_To do_
Each line of the listing that contains the word "with" is to be copied.
* BEGIN Information shown *
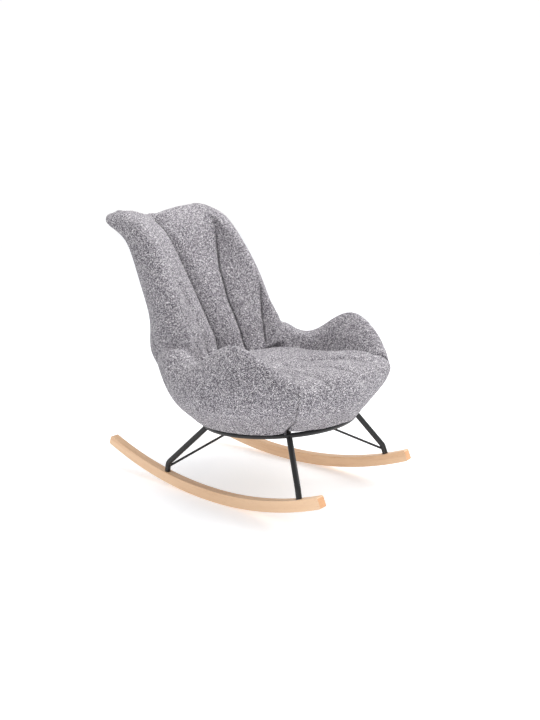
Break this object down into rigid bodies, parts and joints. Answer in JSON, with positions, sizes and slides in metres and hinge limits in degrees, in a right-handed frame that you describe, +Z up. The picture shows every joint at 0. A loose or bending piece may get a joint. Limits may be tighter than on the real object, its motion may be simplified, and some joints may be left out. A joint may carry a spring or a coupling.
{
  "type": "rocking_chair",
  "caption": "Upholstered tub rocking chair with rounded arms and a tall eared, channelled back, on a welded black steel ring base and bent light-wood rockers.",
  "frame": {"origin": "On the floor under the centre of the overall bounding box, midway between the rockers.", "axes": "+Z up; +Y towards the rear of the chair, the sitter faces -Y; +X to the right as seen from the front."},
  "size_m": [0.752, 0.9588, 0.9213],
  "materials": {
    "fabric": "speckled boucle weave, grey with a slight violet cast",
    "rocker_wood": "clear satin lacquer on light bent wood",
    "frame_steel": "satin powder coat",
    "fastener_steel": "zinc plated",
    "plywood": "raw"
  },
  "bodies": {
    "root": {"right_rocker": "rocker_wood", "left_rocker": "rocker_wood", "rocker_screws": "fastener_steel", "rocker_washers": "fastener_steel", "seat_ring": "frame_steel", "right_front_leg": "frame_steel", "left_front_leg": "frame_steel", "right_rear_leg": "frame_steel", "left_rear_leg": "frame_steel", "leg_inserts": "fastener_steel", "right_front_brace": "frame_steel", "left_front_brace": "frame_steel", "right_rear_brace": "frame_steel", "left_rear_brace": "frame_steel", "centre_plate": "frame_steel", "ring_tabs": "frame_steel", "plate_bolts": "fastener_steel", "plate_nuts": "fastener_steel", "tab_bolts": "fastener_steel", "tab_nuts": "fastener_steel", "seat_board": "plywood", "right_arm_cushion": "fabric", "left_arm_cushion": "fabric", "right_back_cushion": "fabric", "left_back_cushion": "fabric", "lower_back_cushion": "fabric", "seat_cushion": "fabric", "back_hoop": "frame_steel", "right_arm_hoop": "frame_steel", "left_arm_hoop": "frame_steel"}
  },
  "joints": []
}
* END Information shown *
_Reply_
Break this object down into rigid bodies, parts and joints. Answer in JSON, with positions, sizes and slides in metres and hinge limits in degrees, in a right-handed frame that you describe, +Z up. The picture shows every joint at 0. A loose or bending piece may get a joint. Limits may be tighter than on the real object, its motion may be simplified, and some joints may be left out. A joint may carry a spring or a coupling.
  "caption": "Upholstered tub rocking chair with rounded arms and a tall eared, channelled back, on a welded black steel ring base and bent light-wood rockers.",
    "fabric": "speckled boucle weave, grey with a slight violet cast",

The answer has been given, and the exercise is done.